Re: [Vtd-xml-users] Random Access Proposal (take 2)

SourceForge Headquarters 1320 Columbia Street Suite 310 San Diego, CA 92101 +1 (858) 422-6466

Hi Jimmy!

Well, the objective is to hold objects in java data structures for fast 
access, so I opted for a simple class, with minimal computation 
requirements. You can see even the equals() ans hashCode() are 
optimized. It holds a single node because that's the basic building 
block. All else should be done with container classes, I think: let's 
not reinvent the wheel, and pretend to do it better.

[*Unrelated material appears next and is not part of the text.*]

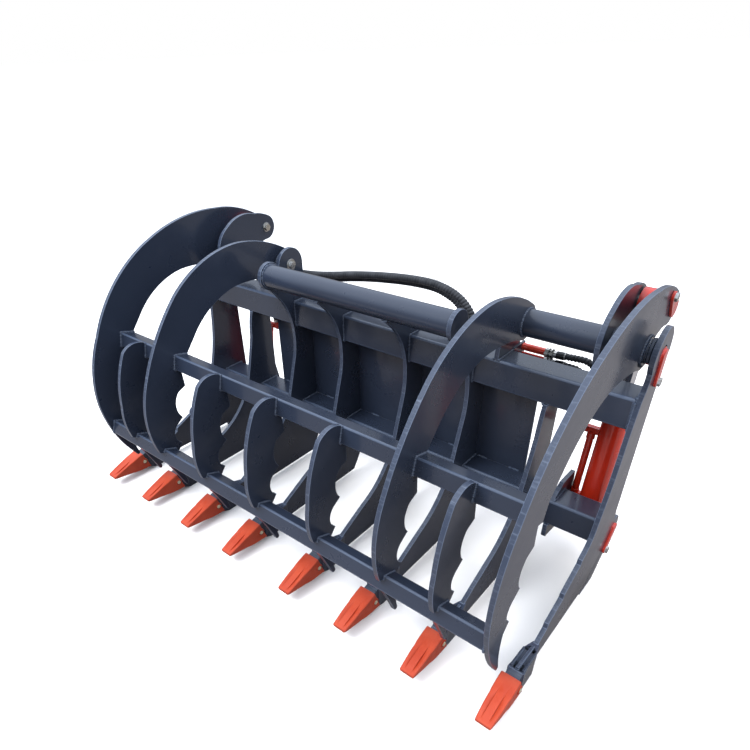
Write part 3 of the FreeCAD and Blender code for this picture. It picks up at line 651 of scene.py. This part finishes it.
def cut_across(node, level):
    """The lines in which an upright plane at this distance from the middle cuts the node's surface."""
    points, faces = triangles(node)
    lines = []
    for face in faces:
        ends = []
        for a, b in zip(face, face[1:] + face[:1]):
            first, second = points[a], points[b]
            low, high = first.x - level, second.x - level
            if (low < 0) != (high < 0):
                ends.append(first.lerp(second, low / (low - high)))
        if len(ends) == 2 and (ends[0] - ends[1]).length > 1e-5:
            lines.append(ends)
    return lines


def ripples(lines, step):
    """Middles and directions of the ripples along the lines."""
    found = []
    for start, end in lines:
        count = max(1, round((end - start).length / step))
        for number in range(count):
            found.append((start.lerp(end, (number + 0.5) / count), (end - start).normalized()))
    return found


def plate_seams(bar, plates):
    """Ripples where a bar's outline meets the two faces of each plate that it passes through."""
    found = []
    for plate in plates:
        tree = BVHTree.FromPolygons(*triangles(plate))
        middle = middle_of_plate(plate)
        for side in (-1, 1):
            face = middle + side * HALF_PLATE
            for place, along in ripples(cut_across(bar, face + side * CUT_OUTSIDE), RIPPLE_STEP):
                distance = tree.find_nearest(Vector((face - side * PROBE_INSIDE, place.y, place.z)))[3]
                if distance is not None and distance < SEAM_REACH:
                    found.append((Vector((face + side * BEAD_OUTSIDE, place.y, place.z)), along))
    return found


def bead_tree():
    """Geometry nodes: a flattened ripple on every point, turned along the seam."""
    tree = bpy.data.node_groups.new("weld_bead", "GeometryNodeTree")
    sockets = tree.interface
    sockets.new_socket("Seam", in_out="INPUT", socket_type="NodeSocketGeometry")
    for name, size in RIPPLE_SIZES:
        sockets.new_socket(name, in_out="INPUT", socket_type="NodeSocketFloat").default_value = size
    sockets.new_socket("Paint", in_out="INPUT", socket_type="NodeSocketMaterial")
    sockets.new_socket("Bead", in_out="OUTPUT", socket_type="NodeSocketGeometry")
    made = {name: tree.nodes.new(kind) for name, kind in (
        ("given", "NodeGroupInput"), ("result", "NodeGroupOutput"),
        ("ripple", "GeometryNodeMeshIcoSphere"), ("smooth", "GeometryNodeSetShadeSmooth"),
        ("place", "GeometryNodeInstanceOnPoints"), ("along", "GeometryNodeInputNamedAttribute"),
        ("turn", "FunctionNodeAlignRotationToVector"), ("size", "ShaderNodeCombineXYZ"),
        ("vary", "FunctionNodeRandomValue"), ("scale", "ShaderNodeVectorMath"),
        ("low", "ShaderNodeMath"), ("real", "GeometryNodeRealizeInstances"),
        ("paint", "GeometryNodeSetMaterial"))}
    link = tree.links.new
    made["ripple"].inputs["Subdivisions"].default_value = 1
    made["along"].data_type = "FLOAT_VECTOR"
    made["along"].inputs["Name"].default_value = "along"
    made["turn"].axis = "Z"
    made["low"].operation = "SUBTRACT"
    made["low"].inputs[0].default_value = 1.0
    made["scale"].operation = "SCALE"
    given = made["given"].outputs
    # A random number's third and fourth inputs and second output are its plain numbers
    link(given["Unevenness"], made["low"].inputs[1])
    link(made["low"].outputs[0], made["vary"].inputs[2])
    made["vary"].inputs[3].default_value = LARGEST_RIPPLE
    made["vary"].inputs["Seed"].default_value = RIPPLE_SEED
    link(given["Width"], made["size"].inputs["X"])
    link(given["Width"], made["size"].inputs["Y"])
    link(given["Length"], made["size"].inputs["Z"])
    link(made["size"].outputs[0], made["scale"].inputs[0])
    link(made["vary"].outputs[1], made["scale"].inputs["Scale"])
    link(made["along"].outputs[0], made["turn"].inputs["Vector"])
    link(made["ripple"].outputs["Mesh"], made["smooth"].inputs[0])
    link(given["Seam"], made["place"].inputs["Points"])
    link(made["smooth"].outputs[0], made["place"].inputs["Instance"])
    link(made["turn"].outputs[0], made["place"].inputs["Rotation"])
    link(made["scale"].outputs[0], made["place"].inputs["Scale"])
    link(made["place"].outputs[0], made["real"].inputs[0])
    link(made["real"].outputs[0], made["paint"].inputs["Geometry"])
    link(given["Paint"], made["paint"].inputs["Material"])
    link(made["paint"].outputs[0], made["result"].inputs[0])
    return tree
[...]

All this brings VTD a much needed DOM-like functionality. I can now use 
VTD as I used DOM before. In fact that's what I've been doing since a 
few months ago, with my own patched ximpleware-1.6, and I'm now sharing 
this functionality in a more polished way with you all.

The code is basically the same as for push and pop, that's right. The 
wheel was there, worked just fine, I took it and reused it in my own way 
:-) I gave a simple example because all real code I've produced using 
this heavily is both confidential and proprietary... so I can't really 
show that, but believe me, the speed improvements are huge sometimes.

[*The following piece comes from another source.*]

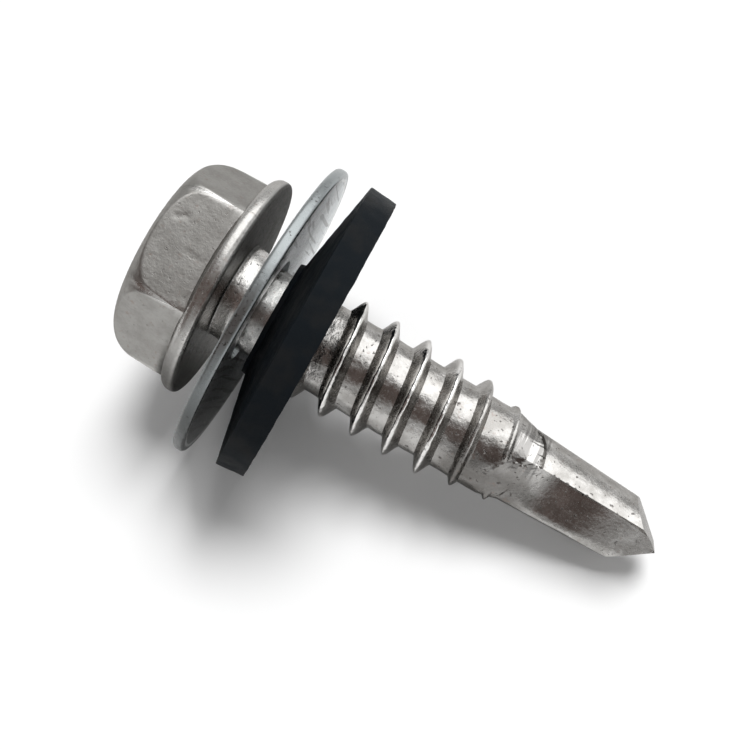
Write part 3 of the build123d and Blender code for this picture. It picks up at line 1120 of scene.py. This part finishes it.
def leanBy(points, height, turn, angle):
    axis = Vector((-sin(radians(turn)), cos(radians(turn)), 0))
    turned = np.array(Matrix.Rotation(radians(angle), 3, axis))
    middle = np.array([0, 0, height])
    return (points - middle) @ turned.T + middle


def roundedOutline(corners, spacing, count=5):
    # corners are (radius, height, rounding); gives points round the closed outline
    outline = []
    for i, (radius, height, rounding) in enumerate(corners):
        here = np.array([radius, height])
        before = np.array(corners[i - 1][:2]) - here
        after = np.array(corners[(i + 1) % len(corners)][:2]) - here
        first = here + before / np.hypot(*before) * rounding
        last = here + after / np.hypot(*after) * rounding
        for share in steps(count, 0):
            outline.append(first * (1 - share) ** 2 + here * 2 * share * (1 - share) + last * share ** 2)
    points = []
    for i, here in enumerate(outline):
        step = outline[(i + 1) % len(outline)] - here
        parts = max(1, int(np.hypot(*step) / spacing))
        points += [here + step * k / parts for k in range(parts)]
    return np.array(points)


def turnedRings(outline, count):
    angle = np.arange(count) * 2 * pi / count
    return np.array([ringPoints(r * np.ones(count), angle, z) for r, z in outline])


def buildSteelWasher():
    w = steelWasher
    rim, bore, gap = w["radius"], w["bore"], w["gap"]
    outline = roundedOutline([
        (bore, gap, w["boreEdge"]), (rim, gap + w["dish"], w["edge"]),
        (rim, gap + w["dish"] + w["thickness"], w["edge"]), (bore, gap + w["thickness"], w["boreEdge"]),
    ], w["spacing"])
    rings = leanBy(turnedRings(outline, w["columns"]), gap, w["leanTurn"], w["lean"])
    finishPiece("dishedWasher", [gridMesh("disc", rings, loop=True)], washerSteel(),
                "steel_washer", "steel_washer")


def buildRubberWasher():
    w = rubberWasher
    rim, bore, gap = w["radius"], w["bore"], w["gap"]
    slope = w["dish"] / (rim - bore)
    lip, (lipCrown, lipFoot) = bore + w["lipWidth"], w["lipEdges"]
    outline = roundedOutline([
        (bore, gap - w["lipHeight"], w["boreEdge"]),
        (lip - w["lipHeight"] / 2, gap - w["lipHeight"], lipCrown),
        (lip, gap + slope * w["lipWidth"], lipFoot), (rim, gap + w["dish"], w["edge"]),
        (rim - w["rimDraw"], gap + w["dish"] + w["thickness"], w["edge"]),
        (bore, gap + w["thickness"], w["boreEdge"])], w["spacing"])
    rings = turnedRings(outline, w["columns"])
    rings = leanBy(rings, gap + w["dish"] + w["thickness"], w["leanTurn"], w["lean"])
    # the disc leans, but its bore stays straight on the shank
    across = np.hypot(rings[..., 0], rings[..., 1])
    straight = np.maximum(across, bore)
    straight[outline[:, 0] < bore + weld * 5] = bore
    rings[..., :2] *= (straight / across)[..., None]
    rings[..., 0] += w["offset"] * portion(straight, bore, rim)
    ragged = np.stack([waves(rings, w["raggedSize"], seed) for seed in w["raggedSeeds"]], -1)
    rings = rings + w["ragged"] * ragged * (straight > lip)[..., None]

    def pressFlat(points, mesh):
        # the rim is pressed flat where it rests on the table
        turned = np.array(toFrame)
        height = points @ turned[2, :3] + turned[2, 3]
        return points - np.outer(np.minimum(height, 0), turned[2, :3]) / mm ** 2

    finishPiece("sealWasher", [gridMesh("disc", rings, loop=True)], sealRubber(),
                "rubber_washer", "rubber_washer", change=pressFlat)


buildSteelWasher()
buildRubberWasher()

studio = {
    "floorSize": 6.0,
    "floorTone": (0.9, 0.9, 0.9),
    "floorGlow": 0.05,         # seen by the camera only, so that the bare floor is white
    "keyFrom": (0.04, 0.27, 0.96),
    "keySpread": 30.0,
    "keyStrength": 2.75,
    "fill": 0.27,
    "tentRadius": 0.45,
    "tentDetail": 4,
    "tentWall": (0.57, 0.57, 0.57),
    "squeeze": 0.55,           # how far box and shade are drawn out along the screw
    # softbox and shades, as bright metal shows them: direction, spread and soft edge in degrees
    "softbox": ((0.22, 0.52, 0.83), 33.0, 7.0),
    "boxTone": (2.15, 2.15, 2.15),
    "cameraShade": ((0.20, -0.64, 0.74), 24.0, 9.0),
    "headShade": ((-0.83, -0.44, 0.34), 32.0, 10.0),
    "shadeTone": (0.150, 0.118, 0.108),
}


def buildFloor():
    mesh = bpy.data.meshes.new("floor")
    far = studio["floorSize"]
    mesh.from_pydata([(-far, -far, 0), (far, -far, 0), (far, far, 0), (-far, far, 0)], [], [(0, 1, 2, 3)])
    floor = addObject("floor", mesh)
    material, tree = newMaterial("paleFloor")
    diffuse = add(tree, "ShaderNodeBsdfDiffuse", {"Color": colour(*studio["floorTone"])})
    glow = add(tree, "ShaderNodeEmission", {"Color": colour(1, 1, 1), "Strength": studio["floorGlow"]})
    path = add(tree, "ShaderNodeLightPath")
    seen = add(tree, "ShaderNodeMixShader", {0: path.outputs["Is Camera Ray"], 2: glow.outputs[0]})
    finishMaterial(tree, "ShaderNodeAddShader", {0: diffuse.outputs[0], 1: seen.outputs[0]})
    mesh.materials.append(material)


def addKeyLight():
    # a wide soft light from above and behind; the tent stands for it in reflections
    lamp = bpy.data.lights.new("keyLight", "SUN")
    lamp.angle = radians(studio["keySpread"])
    lamp.energy = studio["keyStrength"]
    light = addObject("keyLight", lamp)
    light.rotation_euler = (-Vector(studio["keyFrom"])).to_track_quat("-Z", "Y").to_euler()
    light.visible_glossy = False


def around(tree, place, direction, spread, soft):
    # 1 near a direction and 0 past a spread of degrees, fading over the soft degrees to both sides
    towards = add(tree, "ShaderNodeVectorMath", {
        0: place, 1: Vector(direction).normalized()}, operation="DOT_PRODUCT").outputs["Value"]
    return ramp(tree, towards, cos(radians(spread + soft)), cos(radians(spread - soft)))


def drawnOut(tree, place):
    # directions squeezed along the screw, so that the box and the camera's shade run along it
    axis = (toFrame.to_3x3().normalized() @ Vector((0, 0, 1))).normalized()
    along = add(tree, "ShaderNodeVectorMath", {0: place, 1: axis}, operation="DOT_PRODUCT").outputs["Value"]
    part = add(tree, "ShaderNodeVectorMath", {
        0: tuple(axis), "Scale": calc(tree, "MULTIPLY", along, studio["squeeze"])}, operation="SCALE")
    rest = add(tree, "ShaderNodeVectorMath", {0: place, 1: part.outputs["Vector"]}, operation="SUBTRACT")
    return add(tree, "ShaderNodeVectorMath", {0: rest.outputs["Vector"]},
               operation="NORMALIZE").outputs["Vector"]


def buildTent():
    # ball of light cloth that only shiny surfaces see
    ball = bmesh.new()
    bmesh.ops.create_icosphere(ball, subdivisions=studio["tentDetail"], radius=studio["tentRadius"])
    mesh = bpy.data.meshes.new("tent")
    ball.to_mesh(mesh)
    ball.free()
    tent = addObject("tent", mesh)
    material, tree = newMaterial("tentCloth")
    place = add(tree, "ShaderNodeTexCoord").outputs["Object"]
    place = add(tree, "ShaderNodeVectorMath", {0: place}, operation="NORMALIZE").outputs["Vector"]
    drawn = drawnOut(tree, place)
    wall, box, shade = (colour(*studio[name]) for name in ("tentWall", "boxTone", "shadeTone"))
    tone = blendColour(tree, around(tree, drawn, *studio["softbox"]), wall, box)
    tone = blendColour(tree, around(tree, drawn, *studio["cameraShade"]), tone, shade)
    tone = blendColour(tree, around(tree, place, *studio["headShade"]), tone, shade)
    finishMaterial(tree, "ShaderNodeEmission", {"Color": tone, "Strength": 1.0})
    mesh.materials.append(material)
    tent.visible_camera = False
    tent.visible_diffuse = False
    tent.visible_shadow = False
    tent.visible_transmission = False


def setWorld():
    world = bpy.data.worlds.new("studio")
    bpy.context.scene.world = world
    world.use_nodes = True
    tree = world.node_tree
    tree.nodes.clear()
    path = add(tree, "ShaderNodeLightPath")
    bare = calc(tree, "MAXIMUM", path.outputs["Is Camera Ray"], path.outputs["Is Transmission Ray"])
    bare = calc(tree, "MAXIMUM", bare, path.outputs["Is Glossy Ray"])
    fill = add(tree, "ShaderNodeBackground", {0: colour(1, 1, 1), 1: studio["fill"]})
    white = add(tree, "ShaderNodeBackground", {0: colour(1, 1, 1), 1: 1.0})
    finishMaterial(tree, "ShaderNodeMixShader", {
        0: bare, 1: fill.outputs[0], 2: white.outputs[0]}, "ShaderNodeOutputWorld")


buildFloor()
addKeyLight()
buildTent()
setWorld()
bpy.context.scene.view_settings.view_transform = "Standard"
print("stage ready")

Memory is cheap and unlimited for most realistic scenarios where this 
library might be used, processor time is limited. I for one have several 
GB available, and try to optimize for speed. Sometimes I even disable GC 
and periodically kill VMs, since that has considerable overall speed 
gains in some code I developed. Still a SimpleContext can be reused, 
that that's a good advise if you care both about space and GC.

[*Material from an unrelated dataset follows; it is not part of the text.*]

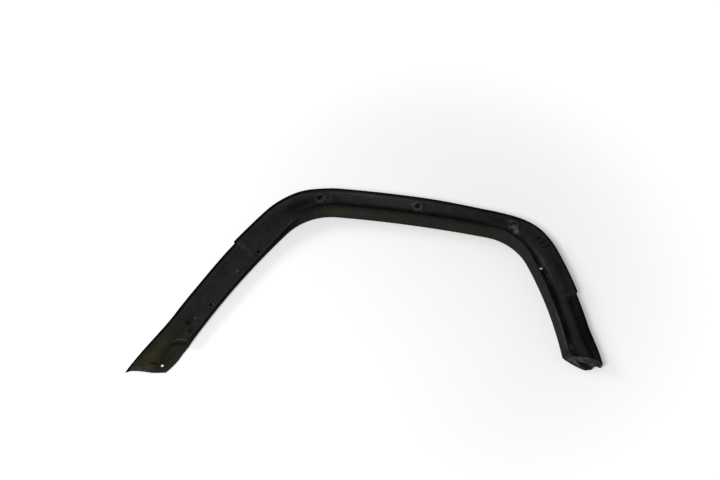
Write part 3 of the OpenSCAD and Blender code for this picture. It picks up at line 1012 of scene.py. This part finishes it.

I actually made that method you mentioned to recover the position from a 
single integer. It was kinda slow, to say the least, even with rather 
optimized search. That was my first try: been there, done that :-) I 
dumped the code somewhere as it was useless in practice.

I think SimpleContext, as it is implemented in the last mail I sent, is 
the best option for random access as I see it, or at least is strongly 
pointing in the right direction.

Quite frankly I think all 3 options are excelent, and all should be part 
of ximpleware-2.1. They are all excelent and different tools, each with 
a set of critical advantages over others:

- pop/push
- NodeRecorder
- SimpleContext

Concerning the VTDNav.setPosition(int nodeNumber) I think it's useless, 
since it's way too slow for heavy usage. But it eventually should be 
there, just in case, perhaps with some performance-wise warnings.

I hope this helps improve your wonderfull tool, Jimmy. VTD can really 
deliver, if you can make it a bit more open and flexible. You can in 
fact aspire to kill DOM in the future. Perhaps in the future an entire 
DOM-API could be emulated and implemented on top of VTD, dinamically 
creating the required objects. For now this is only a dream, of course, 
but who knows?

Just my 2 euro-cents :-)

Jimmy Zhang wrote:
> Rodrigo, I went over your emails on this thread again and comes up a 
> few questions...
>
> 1. In one of the emails, you attached a class capable of storing a 
> single node position..
> I am wondering why store just one? why not more?
>
> 2.  In the code below, vn.setCtxFromNav and vn.setNavFromCtx seem to me
> equivalent to push() and pop
>
> myContext = new SimpleContext(null); //Or another size you like, but
> null works just fine
> while(ap.iterate()){
>    vn.setCtxFromNav(myContext);
>    // do something messy
>    vn.setNavFromCtx(myContext);
> }
>
>
> As to NodeRecorder, it is designed to be instantiated once and hold 
> many nodes...
> not to be instantiated 10 times for 10 nodes...
>
> As to why NodeRecorder doesn't use the node format as in push pop and 
> setCtx as
> in your patch... the main motivation is to conserve memory, push pop 
> and setCtx all
> use full-expanded node representation which can be quite big for a 
> complex
> document
>
> NodeRecorde's internal format is more compact, but the the 
> representation is variable
> in length...
>
> The most compact node representation is to just use the index value 
> which is always
> 32-bit per node... VTDNav can add a method that "recovers" the node 
> position from a
> single index value of the node...
>
> All in all, the above three options are typical trade-offs between 
> memory and computation
>
> * Pop push use the full  expanded node representation which are 
> constant in length and don't
> require and extra computation
>
> * Node recorder's internal node representation is compacted a bit, but 
> is variable in length,
> and therefore can be accessed only sequentially
>
> * Using a single integer to represent a node is the most compact, but 
> requires some CPU cyles
> to "recover" the node position...
>
> I would like ot know what you think of those options...and will take 
> the discussion
> forward from that point on...